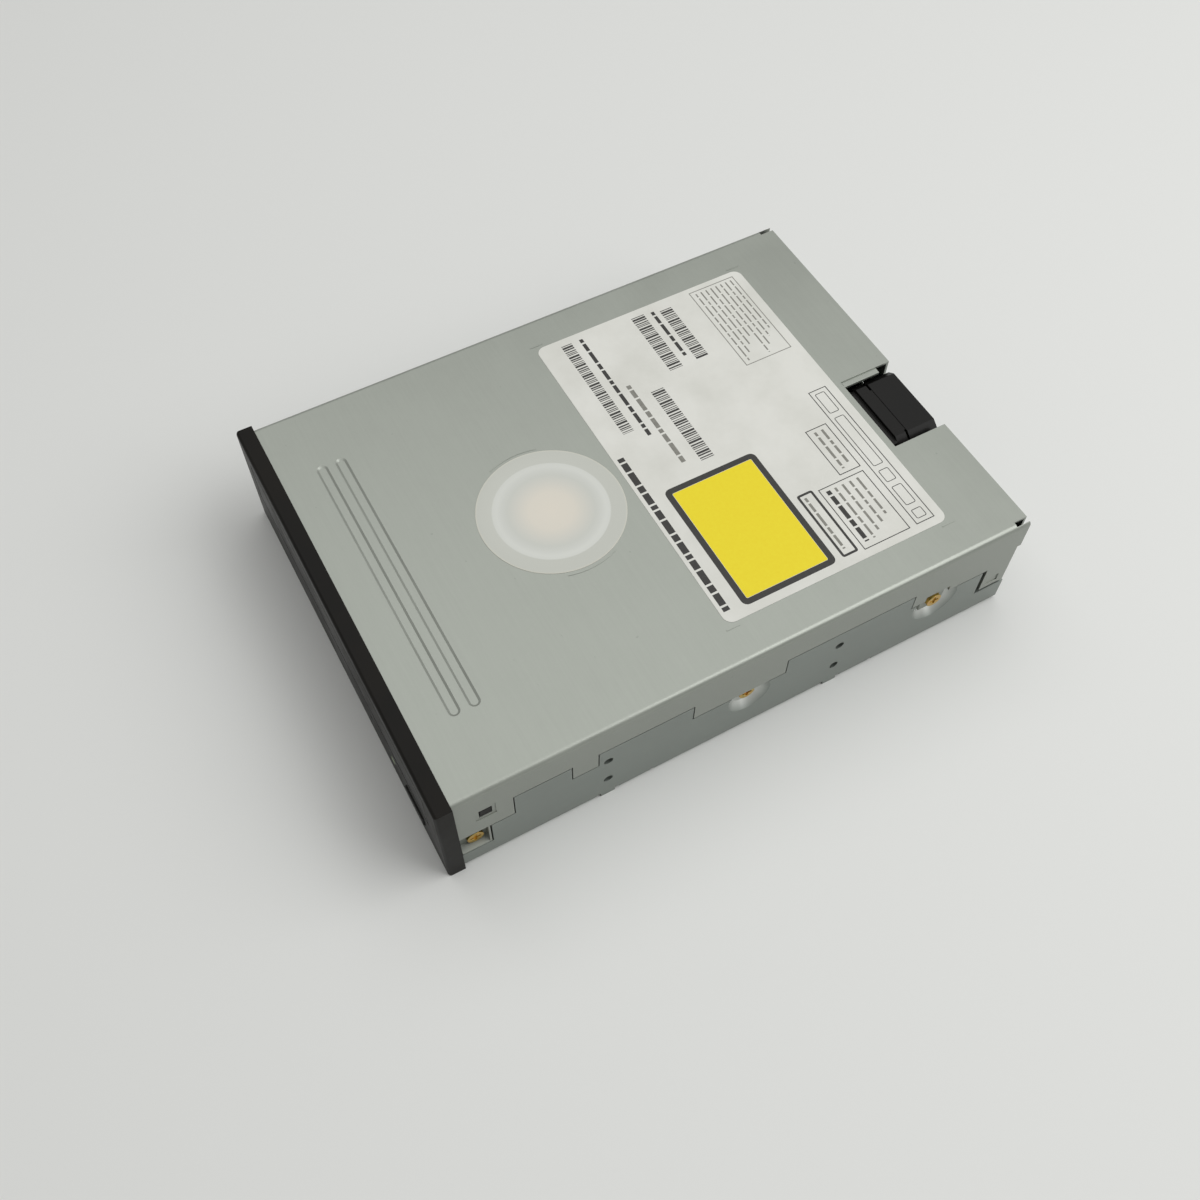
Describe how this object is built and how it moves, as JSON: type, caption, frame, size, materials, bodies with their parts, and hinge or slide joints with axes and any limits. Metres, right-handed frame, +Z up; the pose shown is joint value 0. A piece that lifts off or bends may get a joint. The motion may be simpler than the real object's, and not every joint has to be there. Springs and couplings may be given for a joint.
{
  "type": "optical disc drive",
  "caption": "half-height 5.25 inch internal disc rewriter drive with sliding tray, lifting pickup, rear connectors and a small rear fan",
  "frame": {"origin": "centre of the footprint, on the surface the drive lies on", "axes": "+Z up, the bezel faces -Y, the connectors face +Y, X across the drive"},
  "size_m": [0.148, 0.1986, 0.042],
  "materials": {
    "galvanised_steel": "satin",
    "case_steel": "satin",
    "black_plastic": "matte",
    "label_paper": "matte",
    "seal_film": "satin",
    "brass_screw": "satin",
    "dark_plastic": "matte",
    "steel_sheet": "satin",
    "steel_pin": "polished",
    "can_metal": "satin",
    "black_rubber": "matte",
    "green_board": "satin",
    "lamp_plastic": "gloss",
    "gold_pin": "polished",
    "white_plastic": "matte",
    "blue_plastic": "matte",
    "chip_black": "matte",
    "fan_plastic": "satin",
    "grey_plastic": "matte",
    "die_cast": "matte",
    "grey_rubber": "matte",
    "lens_glass": "polished",
    "door_plastic": "matte",
    "copper_film": "satin"
  },
  "bodies": {
    "casing": {"top_cover": "galvanised_steel", "bottom_case": "case_steel", "front_bezel": "black_plastic", "rating_label": "label_paper", "seal_sticker": "seal_film", "casing_screws": "brass_screw", "main_chassis": "dark_plastic", "clamp_bridge": "steel_sheet", "inner_screws": "steel_pin", "loading_motor": "can_metal", "drive_belt": "black_rubber", "front_board": "green_board", "eject_switch": "dark_plastic", "led_lens": "lamp_plastic", "status_led": "lamp_plastic", "main_board": "green_board", "ide_socket": "black_plastic", "ide_pins": "gold_pin", "power_socket": "white_plastic", "power_pins": "steel_pin", "audio_sockets": "white_plastic", "jumper_header": "dark_plastic", "header_pins": "gold_pin", "jumper_cap": "blue_plastic", "board_chips": "chip_black", "board_capacitors": "can_metal", "flex_connectors": "white_plastic", "fan_duct": "fan_plastic", "fan_frame": "fan_plastic", "front_flex": "copper_film", "pickup_flex": "copper_film"},
    "tray": {"disc_tray": "dark_plastic", "tray_front": "door_plastic"},
    "tray_drive": {"tray_gear": "white_plastic"},
    "belt_gear": {"pulley_gear": "white_plastic"},
    "motor_wheel": {"motor_pulley": "white_plastic"},
    "cam": {"cam_slider": "white_plastic"},
    "traverse": {"traverse_holder": "grey_plastic", "traverse_frame": "die_cast", "damper_rubbers": "grey_rubber", "damper_screws": "steel_pin", "spindle_base": "die_cast", "guide_rods": "steel_pin", "feed_motor": "can_metal"},
    "spindle": {"motor_rotor": "can_metal", "turntable": "dark_plastic", "turntable_pad": "black_rubber"},
    "sled": {"pickup_body": "die_cast", "pickup_cover": "steel_sheet", "feed_nut": "white_plastic", "actuator_yoke": "steel_sheet"},
    "feed_screw": {"lead_screw": "steel_pin"},
    "lens": {"lens_holder": "dark_plastic", "objective_lens": "lens_glass"},
    "clamper": {"clamper_puck": "white_plastic", "clamper_cap": "white_plastic", "clamper_ring": "steel_pin"},
    "eject": {"eject_button": "door_plastic", "switch_plunger": "white_plastic"},
    "fan": {"fan_rotor": "dark_plastic"}
  },
  "joints": [
    {"name": "tray_slide", "type": "slide", "parent": "casing", "child": "tray", "axis": [0, -1, 0], "range_m": [0, 0.132]},
    {"name": "tray_gear_spin", "type": "hinge", "parent": "casing", "child": "tray_drive", "pos_m": [-0.04925, -0.0773, 0.015], "axis": [0, 0, 1], "range_deg": [0, 1081]},
    {"name": "belt_gear_spin", "type": "hinge", "parent": "casing", "child": "belt_gear", "pos_m": [-0.03245, -0.0773, 0.015], "axis": [0, 0, 1], "range_deg": [-2702, 0]},
    {"name": "motor_pulley_spin", "type": "hinge", "parent": "casing", "child": "motor_wheel", "pos_m": [-0.005, -0.0773, 0.016], "axis": [0, 0, 1], "range_deg": [-9021, 0]},
    {"name": "traverse_tilt", "type": "hinge", "parent": "casing", "child": "traverse", "pos_m": [0, 0.0647, 0.014], "axis": [-1, 0, 0], "range_deg": [0, 3.94]},
    {"name": "cam_slide", "type": "slide", "parent": "casing", "child": "cam", "axis": [1, 0, 0], "range_m": [0, 0.016]},
    {"name": "spindle_spin", "type": "hinge", "parent": "traverse", "child": "spindle", "pos_m": [0, -0.02584, 0.01578], "axis": [0, -0.0687, 0.9976], "continuous": true},
    {"name": "clamper_spin", "type": "hinge", "parent": "casing", "child": "clamper", "pos_m": [0, -0.0255, 0.035], "axis": [0, 0, 1], "continuous": true},
    {"name": "sled_slide", "type": "slide", "parent": "traverse", "child": "sled", "axis": [0, 0.9976, 0.0687], "range_m": [0, 0.035]},
    {"name": "lead_screw_spin", "type": "hinge", "parent": "traverse", "child": "feed_screw", "pos_m": [-0.0335, 0.01661, 0.01369], "axis": [0, 0.9976, 0.0687], "range_deg": [0, 4201]},
    {"name": "lens_focus", "type": "slide", "parent": "sled", "child": "lens", "axis": [0, -0.0687, 0.9976], "range_m": [-0.0006, 0.0006], "stiffness_N_per_m": 40},
    {"name": "eject_press", "type": "slide", "parent": "casing", "child": "eject", "axis": [0, 1, 0], "range_m": [0, 0.0007], "stiffness_N_per_m": 400, "springref_m": -0.0005},
    {"name": "fan_spin", "type": "hinge", "parent": "casing", "child": "fan", "pos_m": [0.01455, 0.0927, 0.029], "axis": [0, 1, 0], "continuous": true}
  ],
  "couplings": [
    {"joint": "tray_gear_spin", "follows": "tray_slide", "rad_per_m": 142.86},
    {"joint": "belt_gear_spin", "follows": "tray_slide", "rad_per_m": -357.14},
    {"joint": "motor_pulley_spin", "follows": "tray_slide", "rad_per_m": -1192.5},
    {"joint": "cam_slide", "follows": "traverse_tilt", "m_per_rad": 0.2326},
    {"joint": "clamper_spin", "follows": "spindle_spin", "ratio": 1},
    {"joint": "lead_screw_spin", "follows": "sled_slide", "rad_per_m": 2094.4}
  ]
}
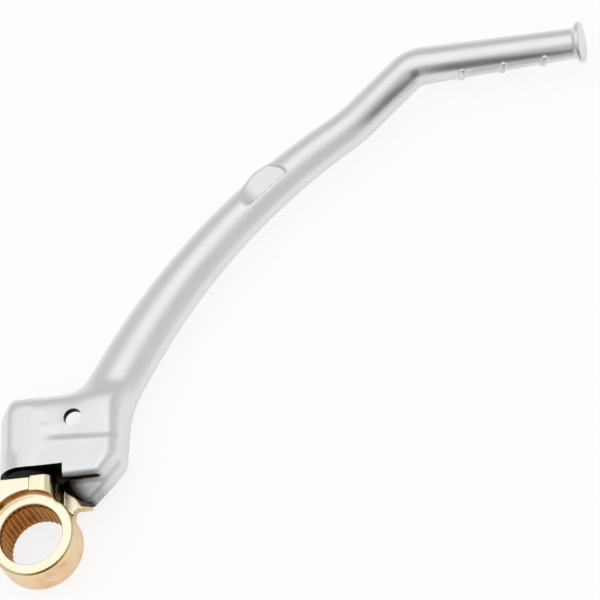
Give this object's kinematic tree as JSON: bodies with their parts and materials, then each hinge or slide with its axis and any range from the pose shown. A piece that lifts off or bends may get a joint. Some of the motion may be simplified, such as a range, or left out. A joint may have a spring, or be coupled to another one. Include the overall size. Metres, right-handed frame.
{
  "type": "kick start lever",
  "caption": "Folding kick start lever: a forged aluminium arm with a ribbed foot pedal, hinged on a yellow-zinc steel knuckle with a splined bore.",
  "frame": {"origin": "on the spline axis, at the knuckle's back face", "axes": "+Z along the kick shaft, away from the engine; +Y along the fold axis, towards the arm; +X the way the pedal points while folded"},
  "size_m": [0.2141, 0.1918, 0.02],
  "materials": {
    "zinc_plated_steel": "yellow-passivated zinc plating over forged steel",
    "forged_aluminium": "satin, shot-blasted and tumbled forging",
    "bronze": "turned bearing bronze",
    "bright_steel": "ground bright steel",
    "spring_steel": "oiled spring steel",
    "black_rubber": "moulded nitrile rubber"
  },
  "bodies": {
    "knuckle": {"knuckle": "zinc_plated_steel", "thrust_washer": "bright_steel", "dust_seal": "black_rubber", "top_washer": "bright_steel", "circlip": "spring_steel"},
    "lever": {"lever_arm": "forged_aluminium", "lower_bush": "bronze", "upper_bush": "bronze", "access_plug": "bright_steel", "detent_spring": "spring_steel"},
    "detent": {"detent_ball": "bright_steel"}
  },
  "joints": [
    {"name": "lever_fold", "type": "hinge", "parent": "knuckle", "child": "lever", "pos_m": [-0.0025, 0, 0.01], "axis": [0, -1, 0], "range_deg": [0, 60]},
    {"name": "ball_lift", "type": "slide", "parent": "lever", "child": "detent", "axis": [1, 0, 0], "range_m": [-0.0005, 0.0006], "stiffness_N_per_m": 800, "springref_m": -0.004, "deforming": ["detent_spring"]}
  ]
}
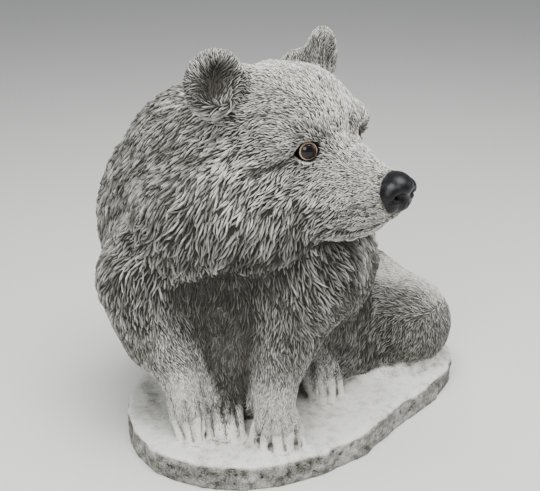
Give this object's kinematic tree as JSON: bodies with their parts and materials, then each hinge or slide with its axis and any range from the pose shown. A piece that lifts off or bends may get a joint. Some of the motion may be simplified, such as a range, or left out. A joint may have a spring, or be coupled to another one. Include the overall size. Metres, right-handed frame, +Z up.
{
  "type": "garden statue",
  "caption": "Cast stone garden raccoon crouching on an oval slab, head turned to one side, with glossy set-in eyes.",
  "frame": {"origin": "middle of the slab's length and width on its underside", "axes": "+Z up, +X along the slab towards the rump, -Y towards the side the face looks over"},
  "size_m": [0.2936, 0.2175, 0.2949],
  "materials": {
    "cast_stone": "matte, dark wash in the fur, black painted nose",
    "eye_glass": "glossy"
  },
  "bodies": {
    "root": {"raccoon": "cast_stone", "eye_left": "eye_glass", "eye_right": "eye_glass"}
  },
  "joints": []
}
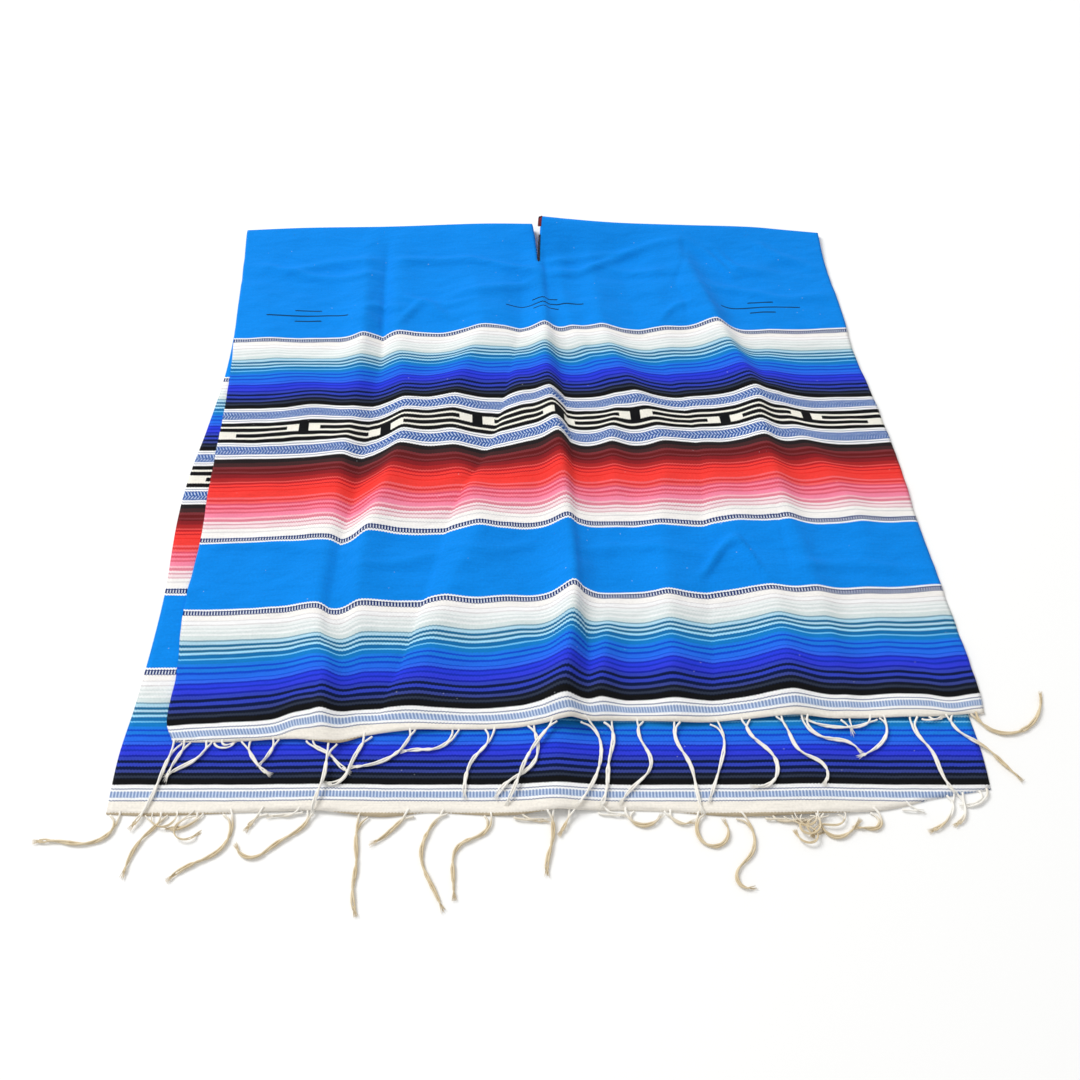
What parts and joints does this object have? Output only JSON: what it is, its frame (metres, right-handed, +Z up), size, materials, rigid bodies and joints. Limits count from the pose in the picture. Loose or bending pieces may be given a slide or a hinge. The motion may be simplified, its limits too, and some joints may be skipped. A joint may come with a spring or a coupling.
{
  "type": "mexican poncho",
  "caption": "Striped woven blanket poncho laid flat, doubled over at the shoulders, with a neck slit through the fold and a fringe along both hems.",
  "frame": {"origin": "middle of the whole footprint, on the surface that the poncho lies on", "axes": "+Z up, +X along the shoulder fold, +Y from the hems to the shoulder fold"},
  "size_m": [1.329, 1.314, 0.0426],
  "materials": {
    "azure_cloth": "woven, ribbed, matt",
    "striped_cloth": "woven, ribbed, matt",
    "cream_cotton": "twisted yarn, matt"
  },
  "bodies": {
    "root": {"front_panel": "azure_cloth", "back_panel": "striped_cloth", "front_fringe": "cream_cotton", "back_fringe": "cream_cotton"}
  },
  "joints": []
}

* **What the task asks**: Show each line of the data that contains the string "parts".

* **Expected answer**:
Describe how this object is built and how it moves, as JSON: type, caption, frame, size, materials, bodies with their parts, and hinge or slide joints with axes and any limits. Metres, right-handed frame, +Z up; the pose shown is joint value 0. A piece that lifts off or bends may get a joint. The motion may be simpler than the real object's, and not every joint has to be there. Springs and couplings may be given for a joint.
Give this object's kinematic tree as JSON: bodies with their parts and materials, then each hinge or slide with its axis and any range from the pose shown. A piece that lifts off or bends may get a joint. Some of the motion may be simplified, such as a range, or left out. A joint may have a spring, or be coupled to another one. Include the overall size. Metres, right-handed frame.
Give this object's kinematic tree as JSON: bodies with their parts and materials, then each hinge or slide with its axis and any range from the pose shown. A piece that lifts off or bends may get a joint. Some of the motion may be simplified, such as a range, or left out. A joint may have a spring, or be coupled to another one. Include the overall size. Metres, right-handed frame, +Z up.
What parts and joints does this object have? Output only JSON: what it is, its frame (metres, right-handed, +Z up), size, materials, rigid bodies and joints. Limits count from the pose in the picture. Loose or bending pieces may be given a slide or a hinge. The motion may be simplified, its limits too, and some joints may be skipped. A joint may come with a spring or a coupling.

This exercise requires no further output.